Robert McCormick: I don't think there's anything new, Ian, but it's the same old, same old. A lot of the consumers are pushing for obviously higher CD rates. I think more than I've ever never seen before in my career anyway. Consumers have a magic number in their mind that they're pushing for. And you also have the natural competitors from the credit unions that we compete against. So they're tough competitors from a rate perspective. They don't have the same motivation and same issues that we have. So nothing really new, just those 2 popping up.
John Lapey: Okay. And then lastly, on capital, what was the Tier 1 common equity ratio? And as you continue to repurchase shares, -- where -- what's your comfort level in terms of where you'd like to see -- where you'd be comfortable with that settling out? I know it was 18.4% at year-end.

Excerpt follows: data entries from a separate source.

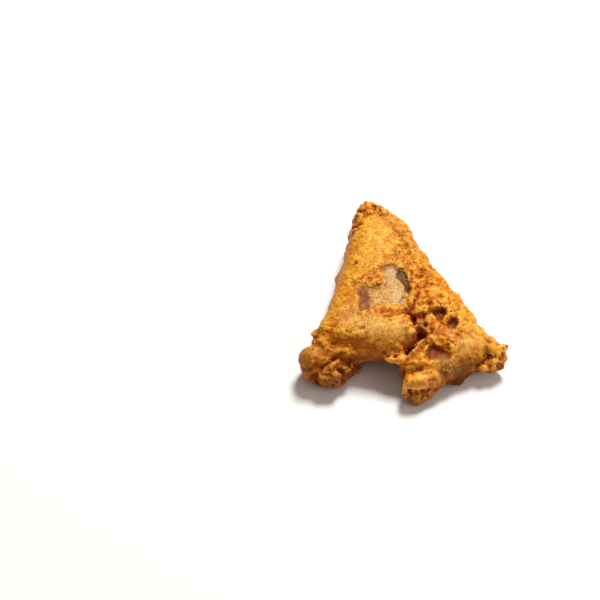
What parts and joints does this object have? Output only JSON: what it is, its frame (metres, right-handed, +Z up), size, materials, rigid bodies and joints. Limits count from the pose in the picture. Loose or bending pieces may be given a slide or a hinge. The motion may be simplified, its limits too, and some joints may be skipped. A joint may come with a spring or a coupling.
{
  "type": "catfish nugget",
  "caption": "Battered, fried fish nugget: a thick wedge with a knob at one near corner, a craggy leg at the other, and folds, craters and crust lumps on top.",
  "frame": {"origin": "middle of the bounding box, on the surface that the nugget lies on", "axes": "+X to the nugget's right, +Y from its two near corners to its narrow far end, +Z up, out of its shown side"},
  "size_m": [0.0754, 0.085, 0.0235],
  "materials": {
    "crust": "satin, with small oily glints"
  },
  "bodies": {
    "root": {"nugget": "crust"}
  },
  "joints": []
}
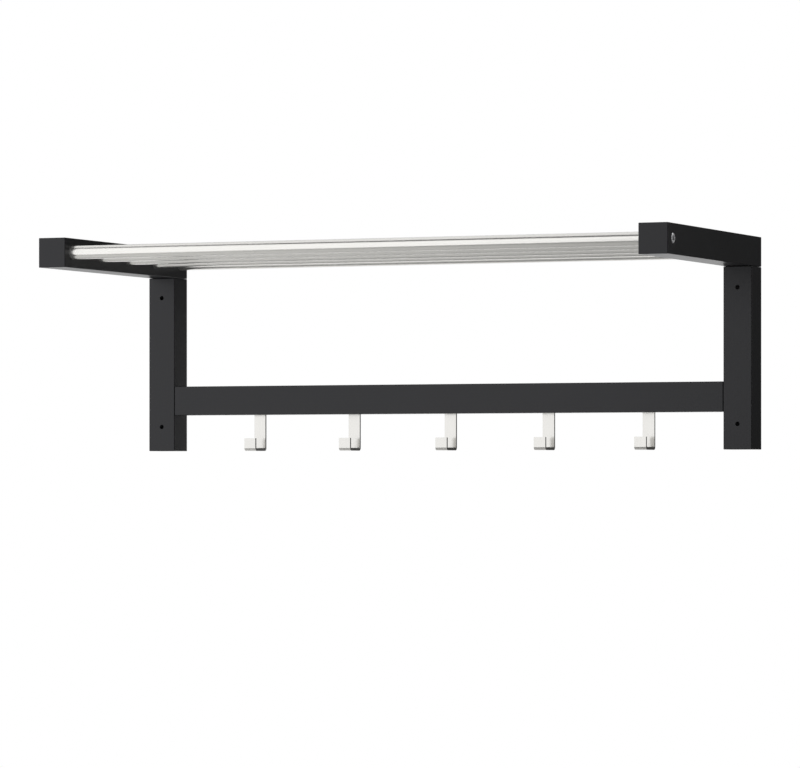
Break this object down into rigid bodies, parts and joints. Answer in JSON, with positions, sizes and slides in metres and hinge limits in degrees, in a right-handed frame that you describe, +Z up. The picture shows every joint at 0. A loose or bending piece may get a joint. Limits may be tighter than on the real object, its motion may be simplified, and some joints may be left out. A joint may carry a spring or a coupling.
{
  "type": "wall hat rack",
  "caption": "Wall-mounted hat and coat rack: black wooden side brackets joined by an aluminium tube shelf and by a rail with bent flat coat hooks.",
  "frame": {"origin": "on the wall plane, midway between the two brackets, level with the underside of the legs", "axes": "+X along the rack to the viewer's right, +Y into the wall, +Z up; the shelf stands out towards -Y"},
  "size_m": [0.79, 0.32, 0.25],
  "materials": {
    "black_wood": "satin black lacquer on solid wood, edges slightly rounded, grain barely showing",
    "tube_aluminium": "satin drawn tube with fine lines along its length, natural anodised",
    "hook_aluminium": "satin bent flat bar, fine lines along the strap",
    "plated_steel": "zinc-plated bolts, inserts and screws",
    "beech": "bare fluted beech dowels, hidden in the joints"
  },
  "bodies": {
    "root": {"left_arm": "black_wood", "left_leg": "black_wood", "right_arm": "black_wood", "right_leg": "black_wood", "hook_rail": "black_wood", "shelf_tube_1": "tube_aluminium", "shelf_tube_2": "tube_aluminium", "shelf_tube_3": "tube_aluminium", "shelf_tube_4": "tube_aluminium", "shelf_tube_5": "tube_aluminium", "coat_hook_1": "hook_aluminium", "coat_hook_2": "hook_aluminium", "coat_hook_3": "hook_aluminium", "coat_hook_4": "hook_aluminium", "coat_hook_5": "hook_aluminium", "left_tube_insert": "plated_steel", "left_tie_bolt": "plated_steel", "right_tube_insert": "plated_steel", "right_tie_bolt": "plated_steel", "hook_screw_1_lower": "plated_steel", "hook_screw_1_upper": "plated_steel", "hook_screw_2_lower": "plated_steel", "hook_screw_2_upper": "plated_steel", "hook_screw_3_lower": "plated_steel", "hook_screw_3_upper": "plated_steel", "hook_screw_4_lower": "plated_steel", "hook_screw_4_upper": "plated_steel", "hook_screw_5_lower": "plated_steel", "hook_screw_5_upper": "plated_steel", "left_arm_dowel_1": "beech", "left_arm_dowel_2": "beech", "left_rail_dowel_1": "beech", "left_rail_dowel_2": "beech", "right_arm_dowel_1": "beech", "right_arm_dowel_2": "beech", "right_rail_dowel_1": "beech", "right_rail_dowel_2": "beech"}
  },
  "joints": []
}
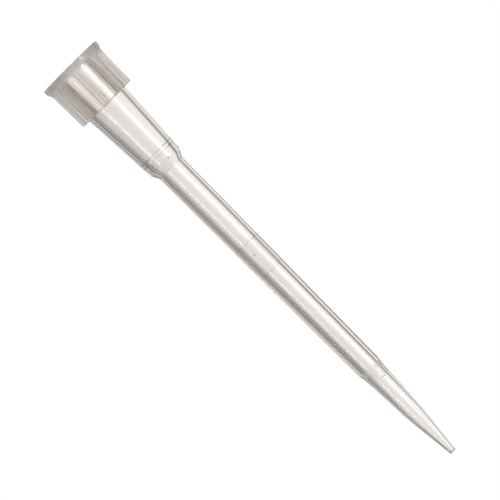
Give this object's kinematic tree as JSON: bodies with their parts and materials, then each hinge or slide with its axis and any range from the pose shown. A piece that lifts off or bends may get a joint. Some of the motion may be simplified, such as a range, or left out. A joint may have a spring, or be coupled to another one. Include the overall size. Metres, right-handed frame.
{
  "type": "pipette tip",
  "caption": "Clear moulded pipette tip: flanged mouth, ribbed collar, conical socket that pushes onto a pipette, long tapering tube and fine point.",
  "frame": {"origin": "centre of the mouth's flat rim, which the tip stands on", "axes": "+Z along the bore, from the mouth up to the point; +X and +Y each through the middle of a rib"},
  "size_m": [0.0062, 0.0062, 0.046],
  "materials": {
    "clear_polypropylene": "clear natural polypropylene, slightly hazy, smooth moulded gloss, with two matte graduation bands"
  },
  "bodies": {
    "root": {"pipette_tip": "clear_polypropylene"}
  },
  "joints": []
}
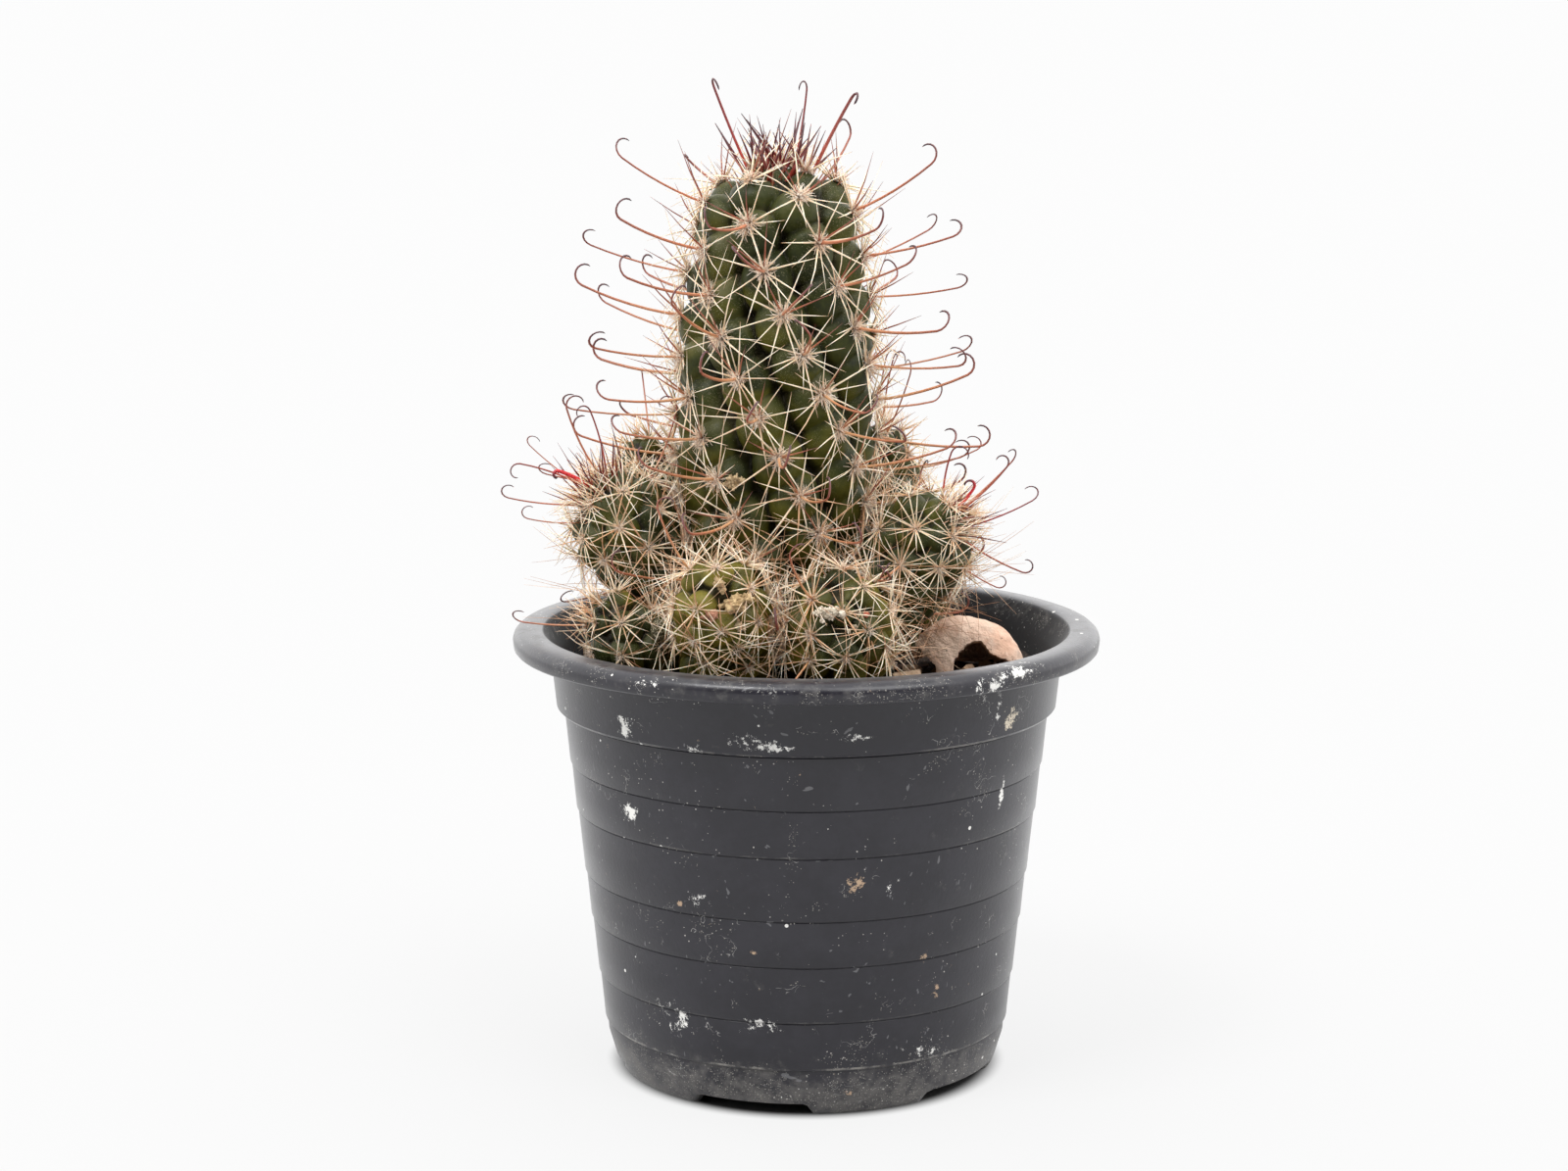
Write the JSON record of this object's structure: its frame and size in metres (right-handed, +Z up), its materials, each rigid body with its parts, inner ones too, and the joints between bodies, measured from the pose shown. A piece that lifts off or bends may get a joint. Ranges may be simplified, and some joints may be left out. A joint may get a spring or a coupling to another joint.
{
  "type": "potted fishhook cactus",
  "caption": "Fishhook cactus clump with a tall column and low offsets in a dark plastic nursery pot, with a dry husk shell on the potting mix.",
  "frame": {"origin": "centre of the pot's foot, on the surface that it stands on", "axes": "+Z up along the pot's axis; -Y towards the picture's viewer; +X to the viewer's right"},
  "size_m": [0.101, 0.1, 0.1687],
  "materials": {
    "pot_plastic": "worn matt moulding with dust and lime marks",
    "potting_mix": "dark crumbled bark mix",
    "dry_husk": "dry and papery",
    "cactus_flesh": "dull waxy green with pale dots",
    "cactus_spines": "horny spines, ivory to red-brown",
    "areole_wool": "short matted wool",
    "dead_spines": "dry thin fibres",
    "dried_flowers": "dry and crumpled"
  },
  "bodies": {
    "root": {"pot": "pot_plastic", "soil": "potting_mix", "husk": "dry_husk", "stem_main": "cactus_flesh", "offset_upper_left": "cactus_flesh", "offset_lower_left": "cactus_flesh", "offset_front_left": "cactus_flesh", "offset_front_right": "cactus_flesh", "offset_right": "cactus_flesh", "offset_back_right": "cactus_flesh", "offset_low_right": "cactus_flesh", "offset_back": "cactus_flesh", "offset_back_left": "cactus_flesh"}
  },
  "joints": []
}
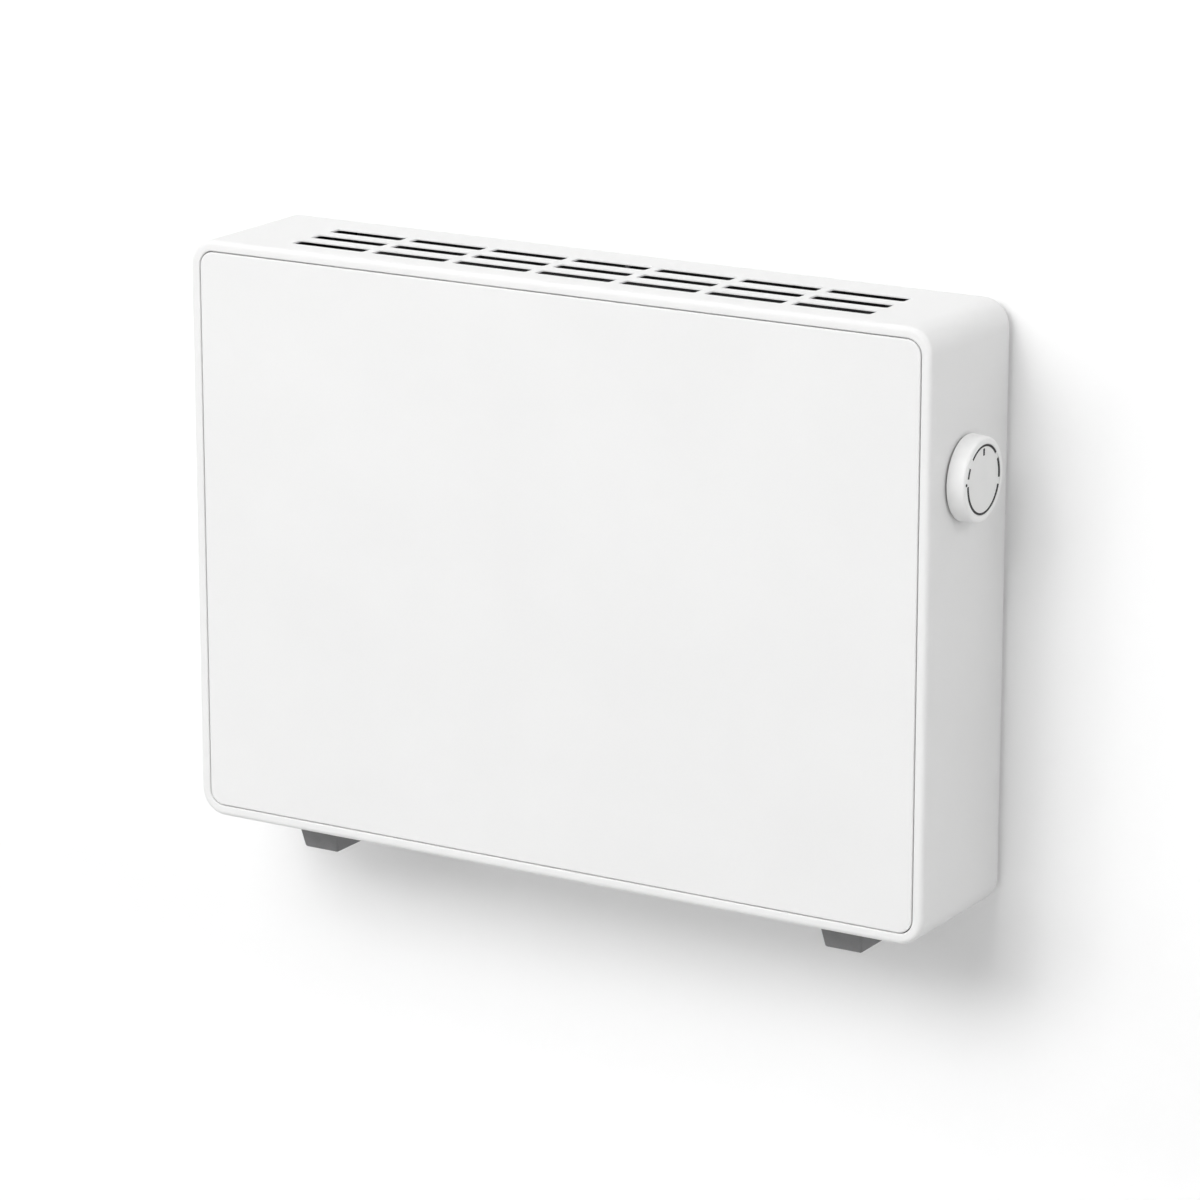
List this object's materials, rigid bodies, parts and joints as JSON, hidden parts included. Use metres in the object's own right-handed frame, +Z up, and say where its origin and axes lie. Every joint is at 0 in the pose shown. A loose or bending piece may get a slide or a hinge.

Robert McCormick: Yes. The share repurchase, we're taking it kind of one bite at a time and slower. Mike can comment on this if he wants. But we're taking it as we possibly can. We are fully committed and believe in the share repurchase, but we're certainly not going to jeopardize our capital position or our liquidity position to repurchase shares. We've always been known, you know, you've seen the way we run the place. We've always been known as well capitalized and very liquid by all measures, and we certainly wouldn't want to do anything to disrupt that.
John Lapey: Okay. Good. And then do you have the CET1 ratio? I know it will be in the queue.
Michael Ozimek: We haven't disclosed it yet, but I mean it's trending down the same way that the leverage ratio is trending. So we're putting that capital to work.
John Lapey: Okay, great and congrats again.
Operator: This concludes our question-and-answer session. I would like to turn the conference back over to Robert McCormick for any closing remarks.
Robert McCormick: Thank you for your interest in our company, and have a great day.
Operator: The conference has now concluded. Thank you for attending today's presentation. You may now disconnect.